From the moment massacres like the one Sunday morning at Pulse occur, we try to decipher what lay in the heart of the murderers who commit them.
We search for motive because motive helps fit these tragedies into categories. We think we can understand them if we can check the right box. Which particular warped worldview did our latest mass killer subscribe to?
Sometimes it’s clear.
Most of the time it’s not.
Sometimes you get a case like this one, which lies at the very intersection of many of our country’s darkest ills.
Terrorism. Homophobia. Guns. Hatred of another – hatred of self.
Here is the emerging portrait of the man who massacred 49 people and wounded 53 others at the Pulse nightclub: He was American. He was Muslim.
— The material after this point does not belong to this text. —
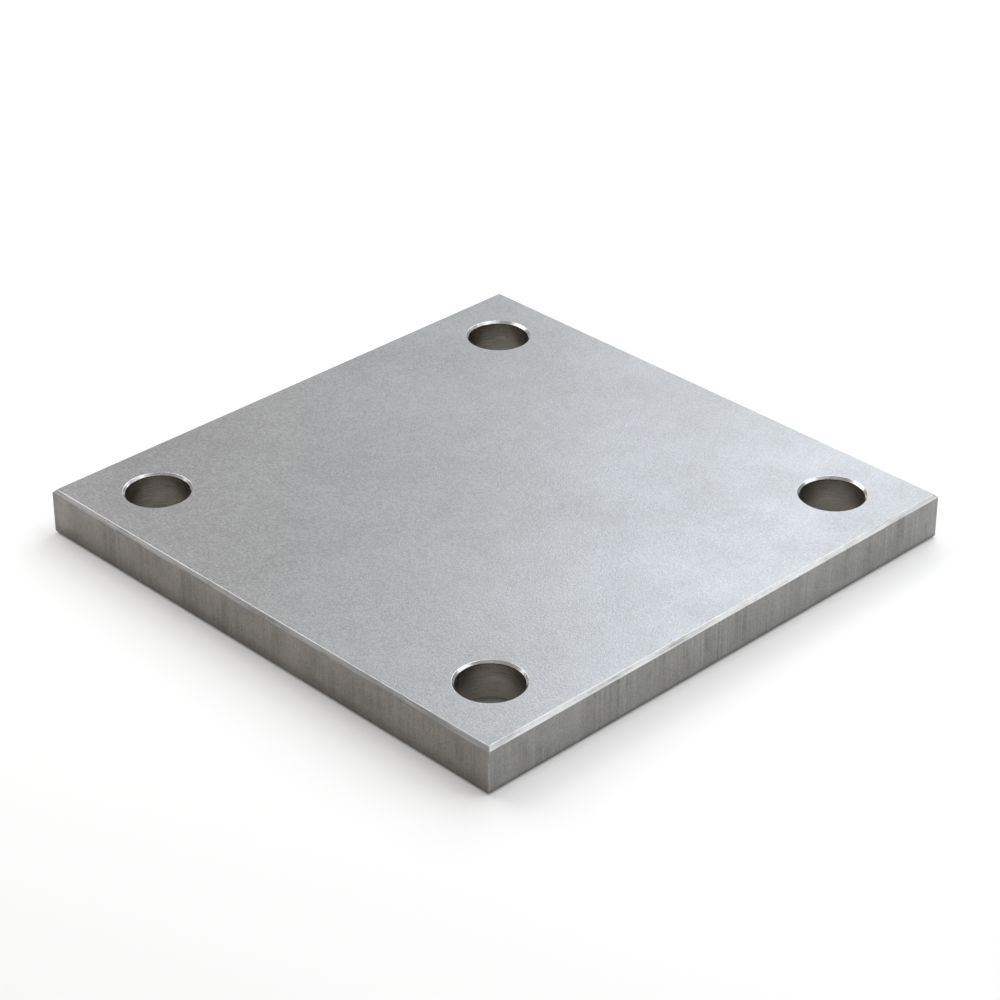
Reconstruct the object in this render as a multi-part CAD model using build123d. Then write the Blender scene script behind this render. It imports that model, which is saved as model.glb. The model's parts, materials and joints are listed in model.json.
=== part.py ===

He pledged allegiance to the Islamic State. He abused his first wife. He had deplorably easy access to a killing machine.
He undeniably set out to murder gay people – the killings in Orlando are first and foremost a tragedy for the LGBT community. That must be said again and again.
Now we learn that Omar Mateen himself may have been gay. That he was a regular at Pulse. That he used gay dating apps – and tried to connect with men he met at the club. That in the weeks before the massacre, he scoped out Pulse to plot how to best kill those in the community that had let him in.
And now, this tragedy complicates: The killer wasn’t a person who set out to kill gay people because he didn’t understand them. It was someone who knew gay people and set out to kill them anyway.
“The response is this anger that he stood among us and yet hurt us,” said John Super, a psychologist who has been helping coordinate volunteer LGBT counseling efforts for those affected by the Pulse attack.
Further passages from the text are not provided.